Goal =>
Quote the entries below from the line with "Model this object" through the line with "tube_wall = 2.5; // [1.5:0.1:4]", both ends included, and only those lines.
** Begin **
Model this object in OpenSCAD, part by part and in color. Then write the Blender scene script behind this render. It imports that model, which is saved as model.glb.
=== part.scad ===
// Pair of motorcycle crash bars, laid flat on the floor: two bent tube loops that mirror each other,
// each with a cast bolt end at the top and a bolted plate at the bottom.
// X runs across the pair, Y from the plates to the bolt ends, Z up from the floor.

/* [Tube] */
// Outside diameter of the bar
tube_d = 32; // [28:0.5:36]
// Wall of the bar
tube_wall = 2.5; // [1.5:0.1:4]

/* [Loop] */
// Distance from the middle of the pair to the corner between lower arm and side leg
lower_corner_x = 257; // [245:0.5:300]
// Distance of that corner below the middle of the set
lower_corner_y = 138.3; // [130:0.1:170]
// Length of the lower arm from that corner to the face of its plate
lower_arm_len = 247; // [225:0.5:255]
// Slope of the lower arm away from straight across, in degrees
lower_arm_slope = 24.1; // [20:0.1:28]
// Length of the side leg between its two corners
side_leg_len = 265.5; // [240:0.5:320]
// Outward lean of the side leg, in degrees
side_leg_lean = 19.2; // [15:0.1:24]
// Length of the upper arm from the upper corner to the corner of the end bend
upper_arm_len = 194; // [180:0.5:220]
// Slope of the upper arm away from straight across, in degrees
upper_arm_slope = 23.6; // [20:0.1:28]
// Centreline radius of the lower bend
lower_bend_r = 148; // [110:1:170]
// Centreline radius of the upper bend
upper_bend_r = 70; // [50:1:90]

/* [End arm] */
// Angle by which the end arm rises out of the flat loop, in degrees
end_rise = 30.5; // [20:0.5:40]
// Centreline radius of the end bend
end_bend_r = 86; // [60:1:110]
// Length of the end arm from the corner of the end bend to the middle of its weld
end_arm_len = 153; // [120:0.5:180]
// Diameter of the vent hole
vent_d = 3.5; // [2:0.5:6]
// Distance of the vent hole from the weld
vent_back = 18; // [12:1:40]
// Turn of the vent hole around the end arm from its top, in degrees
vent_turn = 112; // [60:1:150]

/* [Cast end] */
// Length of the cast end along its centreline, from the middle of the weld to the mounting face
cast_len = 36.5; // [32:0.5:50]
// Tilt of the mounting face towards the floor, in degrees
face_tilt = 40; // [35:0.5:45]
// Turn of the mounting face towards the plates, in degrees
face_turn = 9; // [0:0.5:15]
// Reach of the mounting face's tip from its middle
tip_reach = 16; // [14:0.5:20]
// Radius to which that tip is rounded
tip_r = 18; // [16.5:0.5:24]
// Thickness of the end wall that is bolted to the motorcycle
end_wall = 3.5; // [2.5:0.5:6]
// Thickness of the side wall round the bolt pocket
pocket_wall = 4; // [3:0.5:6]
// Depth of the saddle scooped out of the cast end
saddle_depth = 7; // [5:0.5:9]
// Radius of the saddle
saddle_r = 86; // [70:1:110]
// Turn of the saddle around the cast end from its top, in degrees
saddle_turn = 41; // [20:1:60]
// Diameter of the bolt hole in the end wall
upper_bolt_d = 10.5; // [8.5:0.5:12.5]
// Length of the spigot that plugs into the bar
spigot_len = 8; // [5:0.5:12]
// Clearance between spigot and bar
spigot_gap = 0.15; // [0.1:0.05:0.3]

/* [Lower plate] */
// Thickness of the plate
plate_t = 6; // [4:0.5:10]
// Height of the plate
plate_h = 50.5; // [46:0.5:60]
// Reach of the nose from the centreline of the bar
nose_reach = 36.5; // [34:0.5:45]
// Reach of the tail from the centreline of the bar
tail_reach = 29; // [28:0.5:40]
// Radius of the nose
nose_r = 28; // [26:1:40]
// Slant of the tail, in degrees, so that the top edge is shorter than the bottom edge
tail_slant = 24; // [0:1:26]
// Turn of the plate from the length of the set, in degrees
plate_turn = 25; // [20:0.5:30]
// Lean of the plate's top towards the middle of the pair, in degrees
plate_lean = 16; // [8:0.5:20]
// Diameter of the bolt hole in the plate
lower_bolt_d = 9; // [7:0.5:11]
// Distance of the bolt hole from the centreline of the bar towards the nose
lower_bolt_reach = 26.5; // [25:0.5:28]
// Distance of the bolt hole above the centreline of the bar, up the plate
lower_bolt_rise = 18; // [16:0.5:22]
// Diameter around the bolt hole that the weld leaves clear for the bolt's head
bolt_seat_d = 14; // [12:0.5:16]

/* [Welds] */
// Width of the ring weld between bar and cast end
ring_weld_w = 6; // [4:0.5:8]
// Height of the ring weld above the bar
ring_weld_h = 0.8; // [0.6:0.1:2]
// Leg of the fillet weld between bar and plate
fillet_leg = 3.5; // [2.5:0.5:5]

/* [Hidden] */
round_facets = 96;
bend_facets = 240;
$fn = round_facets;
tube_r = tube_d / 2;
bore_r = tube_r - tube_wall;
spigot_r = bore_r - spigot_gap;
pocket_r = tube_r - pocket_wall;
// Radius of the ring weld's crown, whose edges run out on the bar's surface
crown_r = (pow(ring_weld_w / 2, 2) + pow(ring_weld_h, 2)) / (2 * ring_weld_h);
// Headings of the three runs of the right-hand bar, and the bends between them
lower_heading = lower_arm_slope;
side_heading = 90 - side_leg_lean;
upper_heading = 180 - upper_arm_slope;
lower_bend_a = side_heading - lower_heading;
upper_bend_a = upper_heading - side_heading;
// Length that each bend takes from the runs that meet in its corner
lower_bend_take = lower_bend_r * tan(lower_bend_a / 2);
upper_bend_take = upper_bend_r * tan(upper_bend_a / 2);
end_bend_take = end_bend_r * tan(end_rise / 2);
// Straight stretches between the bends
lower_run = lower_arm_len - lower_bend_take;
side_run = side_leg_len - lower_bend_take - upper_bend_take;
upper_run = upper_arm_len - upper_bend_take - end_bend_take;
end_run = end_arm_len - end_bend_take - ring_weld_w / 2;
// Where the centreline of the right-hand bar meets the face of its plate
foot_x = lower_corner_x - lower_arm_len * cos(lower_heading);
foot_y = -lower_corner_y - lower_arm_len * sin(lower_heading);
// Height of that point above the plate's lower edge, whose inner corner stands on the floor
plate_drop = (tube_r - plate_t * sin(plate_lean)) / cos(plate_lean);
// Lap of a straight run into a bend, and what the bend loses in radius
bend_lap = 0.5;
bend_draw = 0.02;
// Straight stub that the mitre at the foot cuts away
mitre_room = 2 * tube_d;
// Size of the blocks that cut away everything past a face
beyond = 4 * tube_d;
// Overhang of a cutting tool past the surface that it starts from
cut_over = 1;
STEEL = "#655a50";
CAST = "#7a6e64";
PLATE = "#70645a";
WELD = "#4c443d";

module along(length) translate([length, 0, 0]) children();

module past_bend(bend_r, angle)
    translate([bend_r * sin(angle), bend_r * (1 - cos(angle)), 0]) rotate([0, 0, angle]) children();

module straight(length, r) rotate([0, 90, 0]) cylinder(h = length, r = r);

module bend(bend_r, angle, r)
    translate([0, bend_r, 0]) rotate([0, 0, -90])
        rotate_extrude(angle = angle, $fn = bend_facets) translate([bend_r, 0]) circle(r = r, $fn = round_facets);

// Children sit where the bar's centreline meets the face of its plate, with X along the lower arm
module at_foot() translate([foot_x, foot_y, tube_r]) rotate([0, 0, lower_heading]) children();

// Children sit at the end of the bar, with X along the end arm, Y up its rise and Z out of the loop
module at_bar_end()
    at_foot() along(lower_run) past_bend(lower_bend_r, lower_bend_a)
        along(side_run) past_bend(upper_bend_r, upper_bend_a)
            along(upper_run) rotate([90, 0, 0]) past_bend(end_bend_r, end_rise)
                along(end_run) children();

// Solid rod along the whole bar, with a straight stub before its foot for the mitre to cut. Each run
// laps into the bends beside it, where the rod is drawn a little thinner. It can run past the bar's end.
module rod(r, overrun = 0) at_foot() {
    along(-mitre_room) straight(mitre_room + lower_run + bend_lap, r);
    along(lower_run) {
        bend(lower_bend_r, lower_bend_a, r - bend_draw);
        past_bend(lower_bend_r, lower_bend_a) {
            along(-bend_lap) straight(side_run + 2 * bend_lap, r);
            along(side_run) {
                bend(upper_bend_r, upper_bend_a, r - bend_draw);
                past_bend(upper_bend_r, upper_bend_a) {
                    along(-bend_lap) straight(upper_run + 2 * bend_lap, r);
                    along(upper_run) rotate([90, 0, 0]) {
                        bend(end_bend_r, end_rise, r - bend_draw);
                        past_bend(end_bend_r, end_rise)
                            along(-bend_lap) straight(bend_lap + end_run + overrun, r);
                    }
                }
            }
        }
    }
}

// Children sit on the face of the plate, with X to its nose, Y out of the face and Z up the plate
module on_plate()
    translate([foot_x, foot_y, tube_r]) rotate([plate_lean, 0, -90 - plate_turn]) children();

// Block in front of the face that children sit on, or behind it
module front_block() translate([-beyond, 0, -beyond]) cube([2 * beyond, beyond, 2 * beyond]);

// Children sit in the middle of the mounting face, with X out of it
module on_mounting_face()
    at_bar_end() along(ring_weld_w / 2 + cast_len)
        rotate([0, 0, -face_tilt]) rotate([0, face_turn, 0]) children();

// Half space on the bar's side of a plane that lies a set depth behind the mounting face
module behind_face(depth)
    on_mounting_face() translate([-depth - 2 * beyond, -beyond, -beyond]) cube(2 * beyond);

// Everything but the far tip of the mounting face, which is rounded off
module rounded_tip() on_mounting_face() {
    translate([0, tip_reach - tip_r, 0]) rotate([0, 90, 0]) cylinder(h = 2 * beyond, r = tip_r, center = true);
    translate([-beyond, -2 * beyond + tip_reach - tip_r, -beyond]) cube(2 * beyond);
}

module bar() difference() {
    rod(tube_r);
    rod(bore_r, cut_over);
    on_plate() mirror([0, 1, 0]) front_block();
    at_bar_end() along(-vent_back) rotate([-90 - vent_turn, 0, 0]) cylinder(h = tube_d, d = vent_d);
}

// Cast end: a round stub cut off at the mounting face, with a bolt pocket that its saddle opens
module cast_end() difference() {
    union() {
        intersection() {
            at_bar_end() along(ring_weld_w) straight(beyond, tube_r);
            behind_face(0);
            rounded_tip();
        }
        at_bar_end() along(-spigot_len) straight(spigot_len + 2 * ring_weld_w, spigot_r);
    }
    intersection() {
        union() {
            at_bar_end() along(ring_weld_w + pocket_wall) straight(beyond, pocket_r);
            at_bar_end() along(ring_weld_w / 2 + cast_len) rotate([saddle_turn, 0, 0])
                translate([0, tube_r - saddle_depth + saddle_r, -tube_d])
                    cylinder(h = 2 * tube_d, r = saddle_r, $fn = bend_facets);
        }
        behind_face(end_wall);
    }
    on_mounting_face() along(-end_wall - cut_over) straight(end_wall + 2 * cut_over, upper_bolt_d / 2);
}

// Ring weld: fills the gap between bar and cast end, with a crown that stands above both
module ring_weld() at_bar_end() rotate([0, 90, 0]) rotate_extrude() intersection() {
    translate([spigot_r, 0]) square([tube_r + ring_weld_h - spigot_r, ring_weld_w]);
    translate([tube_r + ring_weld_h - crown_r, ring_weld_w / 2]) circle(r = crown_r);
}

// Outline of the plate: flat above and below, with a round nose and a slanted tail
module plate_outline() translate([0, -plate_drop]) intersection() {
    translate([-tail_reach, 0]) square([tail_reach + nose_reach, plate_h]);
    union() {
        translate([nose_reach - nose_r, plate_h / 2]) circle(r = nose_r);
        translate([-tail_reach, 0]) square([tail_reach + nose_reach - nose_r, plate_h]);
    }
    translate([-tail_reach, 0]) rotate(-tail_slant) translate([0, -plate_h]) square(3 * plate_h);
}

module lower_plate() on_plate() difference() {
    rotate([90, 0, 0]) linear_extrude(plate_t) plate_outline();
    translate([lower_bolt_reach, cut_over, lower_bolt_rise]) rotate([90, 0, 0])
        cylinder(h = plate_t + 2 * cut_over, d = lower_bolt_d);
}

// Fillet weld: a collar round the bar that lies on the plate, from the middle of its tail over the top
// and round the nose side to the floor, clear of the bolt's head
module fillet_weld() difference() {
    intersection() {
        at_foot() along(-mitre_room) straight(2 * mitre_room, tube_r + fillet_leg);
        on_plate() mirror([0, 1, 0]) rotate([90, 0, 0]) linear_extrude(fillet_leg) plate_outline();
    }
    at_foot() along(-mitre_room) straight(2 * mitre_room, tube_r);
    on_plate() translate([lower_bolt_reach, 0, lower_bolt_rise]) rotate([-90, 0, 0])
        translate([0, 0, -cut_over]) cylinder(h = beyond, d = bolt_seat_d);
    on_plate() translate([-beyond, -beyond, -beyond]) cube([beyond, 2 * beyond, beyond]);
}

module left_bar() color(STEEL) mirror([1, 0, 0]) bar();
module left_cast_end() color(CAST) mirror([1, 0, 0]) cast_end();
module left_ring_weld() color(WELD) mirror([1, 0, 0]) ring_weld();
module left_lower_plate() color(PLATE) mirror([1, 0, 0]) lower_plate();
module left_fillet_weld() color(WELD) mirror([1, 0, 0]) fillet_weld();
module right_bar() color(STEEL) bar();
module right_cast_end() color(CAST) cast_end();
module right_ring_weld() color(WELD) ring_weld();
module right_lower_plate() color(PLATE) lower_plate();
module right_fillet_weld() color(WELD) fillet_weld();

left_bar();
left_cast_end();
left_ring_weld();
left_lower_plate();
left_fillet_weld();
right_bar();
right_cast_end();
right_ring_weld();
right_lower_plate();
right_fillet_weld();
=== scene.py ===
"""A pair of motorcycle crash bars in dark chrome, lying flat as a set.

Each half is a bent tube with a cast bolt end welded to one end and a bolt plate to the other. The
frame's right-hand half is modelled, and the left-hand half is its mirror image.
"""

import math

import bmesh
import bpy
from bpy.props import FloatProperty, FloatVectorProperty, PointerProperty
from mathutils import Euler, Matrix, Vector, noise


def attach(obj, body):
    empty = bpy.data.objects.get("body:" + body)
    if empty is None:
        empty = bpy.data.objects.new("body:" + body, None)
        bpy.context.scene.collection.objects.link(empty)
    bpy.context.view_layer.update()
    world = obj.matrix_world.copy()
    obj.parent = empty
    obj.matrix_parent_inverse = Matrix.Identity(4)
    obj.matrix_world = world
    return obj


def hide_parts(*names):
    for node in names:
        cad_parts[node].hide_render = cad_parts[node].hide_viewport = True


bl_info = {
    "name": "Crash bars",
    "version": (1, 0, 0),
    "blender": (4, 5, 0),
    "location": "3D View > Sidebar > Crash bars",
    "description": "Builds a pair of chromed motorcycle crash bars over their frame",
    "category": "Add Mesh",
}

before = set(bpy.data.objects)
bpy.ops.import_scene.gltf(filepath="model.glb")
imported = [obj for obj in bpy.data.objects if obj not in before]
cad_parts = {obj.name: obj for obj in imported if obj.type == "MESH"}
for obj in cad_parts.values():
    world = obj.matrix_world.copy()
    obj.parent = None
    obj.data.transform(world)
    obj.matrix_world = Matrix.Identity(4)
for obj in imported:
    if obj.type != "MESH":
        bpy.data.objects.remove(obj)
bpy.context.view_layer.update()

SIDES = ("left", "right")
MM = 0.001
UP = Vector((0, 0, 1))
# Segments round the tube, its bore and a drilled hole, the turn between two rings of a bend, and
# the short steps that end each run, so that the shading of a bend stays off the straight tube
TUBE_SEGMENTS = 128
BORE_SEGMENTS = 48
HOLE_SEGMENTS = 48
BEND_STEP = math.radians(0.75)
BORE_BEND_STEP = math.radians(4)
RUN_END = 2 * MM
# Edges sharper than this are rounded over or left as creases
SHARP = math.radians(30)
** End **
** Begin **
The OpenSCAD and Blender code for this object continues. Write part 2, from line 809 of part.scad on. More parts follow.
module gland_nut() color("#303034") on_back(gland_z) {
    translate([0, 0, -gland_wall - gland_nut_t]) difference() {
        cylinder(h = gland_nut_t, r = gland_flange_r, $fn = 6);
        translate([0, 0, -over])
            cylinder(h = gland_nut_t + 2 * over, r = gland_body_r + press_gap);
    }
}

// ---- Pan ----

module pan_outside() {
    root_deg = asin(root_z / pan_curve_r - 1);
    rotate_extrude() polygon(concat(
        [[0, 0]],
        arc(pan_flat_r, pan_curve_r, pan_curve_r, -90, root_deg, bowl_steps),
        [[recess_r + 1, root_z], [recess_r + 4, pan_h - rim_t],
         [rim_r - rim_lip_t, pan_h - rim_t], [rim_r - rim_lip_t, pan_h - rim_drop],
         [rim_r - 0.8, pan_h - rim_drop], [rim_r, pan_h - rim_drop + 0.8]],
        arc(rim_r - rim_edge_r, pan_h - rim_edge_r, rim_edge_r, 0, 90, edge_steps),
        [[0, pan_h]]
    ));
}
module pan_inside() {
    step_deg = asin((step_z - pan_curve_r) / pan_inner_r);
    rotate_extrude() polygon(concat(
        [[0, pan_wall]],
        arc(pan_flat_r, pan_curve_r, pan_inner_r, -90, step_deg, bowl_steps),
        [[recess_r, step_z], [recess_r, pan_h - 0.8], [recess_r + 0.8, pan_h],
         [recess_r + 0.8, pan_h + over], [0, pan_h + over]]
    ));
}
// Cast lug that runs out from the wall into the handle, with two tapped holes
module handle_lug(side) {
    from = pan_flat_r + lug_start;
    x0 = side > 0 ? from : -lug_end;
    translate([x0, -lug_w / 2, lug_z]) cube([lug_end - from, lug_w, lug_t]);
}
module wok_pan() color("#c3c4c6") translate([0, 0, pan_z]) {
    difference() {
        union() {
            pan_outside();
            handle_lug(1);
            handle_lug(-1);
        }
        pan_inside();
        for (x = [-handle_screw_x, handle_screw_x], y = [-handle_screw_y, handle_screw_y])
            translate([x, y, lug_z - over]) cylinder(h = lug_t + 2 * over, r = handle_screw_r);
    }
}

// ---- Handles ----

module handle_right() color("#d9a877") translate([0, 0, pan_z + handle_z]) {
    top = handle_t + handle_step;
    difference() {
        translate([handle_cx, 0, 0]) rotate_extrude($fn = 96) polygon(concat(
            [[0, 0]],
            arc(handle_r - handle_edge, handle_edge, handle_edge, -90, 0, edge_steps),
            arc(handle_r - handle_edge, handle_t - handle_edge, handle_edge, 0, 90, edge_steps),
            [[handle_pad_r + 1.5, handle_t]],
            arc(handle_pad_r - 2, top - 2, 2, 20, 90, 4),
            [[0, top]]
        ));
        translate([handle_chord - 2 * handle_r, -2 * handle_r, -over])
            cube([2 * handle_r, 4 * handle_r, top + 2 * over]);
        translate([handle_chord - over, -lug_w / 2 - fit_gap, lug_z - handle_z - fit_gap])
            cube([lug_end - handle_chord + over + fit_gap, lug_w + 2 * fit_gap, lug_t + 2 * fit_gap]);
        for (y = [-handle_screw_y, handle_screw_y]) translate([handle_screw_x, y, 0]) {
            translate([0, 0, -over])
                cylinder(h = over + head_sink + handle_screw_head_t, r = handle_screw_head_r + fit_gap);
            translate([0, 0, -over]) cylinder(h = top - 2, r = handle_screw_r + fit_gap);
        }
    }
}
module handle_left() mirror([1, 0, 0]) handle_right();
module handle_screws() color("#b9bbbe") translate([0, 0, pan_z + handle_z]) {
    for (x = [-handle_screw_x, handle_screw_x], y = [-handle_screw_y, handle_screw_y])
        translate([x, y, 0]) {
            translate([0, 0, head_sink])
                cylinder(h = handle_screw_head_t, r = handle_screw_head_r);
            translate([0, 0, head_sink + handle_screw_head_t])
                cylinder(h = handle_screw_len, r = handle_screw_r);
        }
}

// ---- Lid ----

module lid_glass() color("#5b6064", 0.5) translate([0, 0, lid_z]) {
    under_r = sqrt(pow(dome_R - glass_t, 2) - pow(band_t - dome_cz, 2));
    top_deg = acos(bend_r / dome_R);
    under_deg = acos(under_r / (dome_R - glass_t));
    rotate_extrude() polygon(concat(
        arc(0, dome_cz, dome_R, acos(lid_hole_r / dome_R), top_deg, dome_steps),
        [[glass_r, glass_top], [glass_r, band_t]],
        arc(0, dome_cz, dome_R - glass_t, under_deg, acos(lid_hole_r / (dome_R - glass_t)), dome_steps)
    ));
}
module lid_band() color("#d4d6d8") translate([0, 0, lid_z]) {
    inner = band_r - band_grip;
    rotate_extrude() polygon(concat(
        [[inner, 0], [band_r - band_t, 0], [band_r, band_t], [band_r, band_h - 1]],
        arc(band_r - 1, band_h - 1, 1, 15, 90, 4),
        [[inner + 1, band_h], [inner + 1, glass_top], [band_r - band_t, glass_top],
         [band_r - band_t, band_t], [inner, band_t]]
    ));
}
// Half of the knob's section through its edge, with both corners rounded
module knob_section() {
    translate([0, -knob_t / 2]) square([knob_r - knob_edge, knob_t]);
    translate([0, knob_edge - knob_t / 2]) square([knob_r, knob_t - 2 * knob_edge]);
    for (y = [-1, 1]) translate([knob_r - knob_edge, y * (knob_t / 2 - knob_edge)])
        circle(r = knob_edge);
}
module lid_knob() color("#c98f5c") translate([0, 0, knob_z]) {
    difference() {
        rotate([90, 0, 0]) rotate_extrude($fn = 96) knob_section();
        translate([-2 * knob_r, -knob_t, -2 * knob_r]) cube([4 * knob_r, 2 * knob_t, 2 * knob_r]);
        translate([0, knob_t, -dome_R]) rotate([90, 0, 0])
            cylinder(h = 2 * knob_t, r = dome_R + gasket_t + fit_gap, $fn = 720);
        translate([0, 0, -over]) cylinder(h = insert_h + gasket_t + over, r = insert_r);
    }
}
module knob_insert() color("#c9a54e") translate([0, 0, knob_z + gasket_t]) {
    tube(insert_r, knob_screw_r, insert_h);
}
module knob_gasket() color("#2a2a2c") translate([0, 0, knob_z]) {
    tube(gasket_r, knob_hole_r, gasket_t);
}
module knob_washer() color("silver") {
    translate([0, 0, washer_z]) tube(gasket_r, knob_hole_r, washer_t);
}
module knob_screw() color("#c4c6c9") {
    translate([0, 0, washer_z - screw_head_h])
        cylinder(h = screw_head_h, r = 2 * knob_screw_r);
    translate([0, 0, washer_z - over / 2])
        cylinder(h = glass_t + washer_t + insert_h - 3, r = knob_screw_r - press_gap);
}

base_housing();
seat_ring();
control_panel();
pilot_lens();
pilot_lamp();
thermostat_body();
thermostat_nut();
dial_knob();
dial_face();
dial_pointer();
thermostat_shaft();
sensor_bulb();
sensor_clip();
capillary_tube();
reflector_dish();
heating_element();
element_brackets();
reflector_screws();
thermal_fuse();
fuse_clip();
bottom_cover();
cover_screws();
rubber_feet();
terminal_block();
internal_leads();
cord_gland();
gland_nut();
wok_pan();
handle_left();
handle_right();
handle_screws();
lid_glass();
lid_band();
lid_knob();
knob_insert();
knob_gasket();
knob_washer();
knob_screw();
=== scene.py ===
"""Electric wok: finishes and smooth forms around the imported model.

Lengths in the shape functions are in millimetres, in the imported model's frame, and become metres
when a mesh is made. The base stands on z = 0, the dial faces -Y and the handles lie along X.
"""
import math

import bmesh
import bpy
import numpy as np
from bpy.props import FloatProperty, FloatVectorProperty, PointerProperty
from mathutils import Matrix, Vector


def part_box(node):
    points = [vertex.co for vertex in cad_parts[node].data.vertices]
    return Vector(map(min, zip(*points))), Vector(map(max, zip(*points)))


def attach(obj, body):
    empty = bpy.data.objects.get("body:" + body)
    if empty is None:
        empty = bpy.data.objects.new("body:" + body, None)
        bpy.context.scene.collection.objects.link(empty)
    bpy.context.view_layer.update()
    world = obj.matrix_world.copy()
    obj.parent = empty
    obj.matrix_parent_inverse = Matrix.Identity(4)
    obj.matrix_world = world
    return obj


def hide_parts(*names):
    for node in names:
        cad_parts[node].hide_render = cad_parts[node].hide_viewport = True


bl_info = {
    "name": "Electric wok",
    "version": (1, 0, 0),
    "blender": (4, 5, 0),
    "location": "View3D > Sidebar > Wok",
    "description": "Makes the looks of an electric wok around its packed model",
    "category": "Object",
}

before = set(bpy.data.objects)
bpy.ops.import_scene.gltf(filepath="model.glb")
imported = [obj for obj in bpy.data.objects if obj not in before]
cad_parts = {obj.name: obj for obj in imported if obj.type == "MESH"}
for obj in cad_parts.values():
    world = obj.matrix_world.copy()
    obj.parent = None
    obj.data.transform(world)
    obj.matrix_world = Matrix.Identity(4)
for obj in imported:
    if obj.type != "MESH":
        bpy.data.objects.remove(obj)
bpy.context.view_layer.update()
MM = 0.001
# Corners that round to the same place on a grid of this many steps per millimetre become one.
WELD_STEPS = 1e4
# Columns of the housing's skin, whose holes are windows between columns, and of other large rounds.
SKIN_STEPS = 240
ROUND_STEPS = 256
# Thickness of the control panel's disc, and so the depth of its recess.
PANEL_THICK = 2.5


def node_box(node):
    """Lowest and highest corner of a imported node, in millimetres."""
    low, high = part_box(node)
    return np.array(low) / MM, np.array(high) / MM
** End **
Final answer =>
Model this object in OpenSCAD, part by part and in color. Then write the Blender scene script behind this render. It imports that model, which is saved as model.glb.
=== part.scad ===
// Pair of motorcycle crash bars, laid flat on the floor: two bent tube loops that mirror each other,
// each with a cast bolt end at the top and a bolted plate at the bottom.
// X runs across the pair, Y from the plates to the bolt ends, Z up from the floor.

/* [Tube] */
// Outside diameter of the bar
tube_d = 32; // [28:0.5:36]
// Wall of the bar
tube_wall = 2.5; // [1.5:0.1:4]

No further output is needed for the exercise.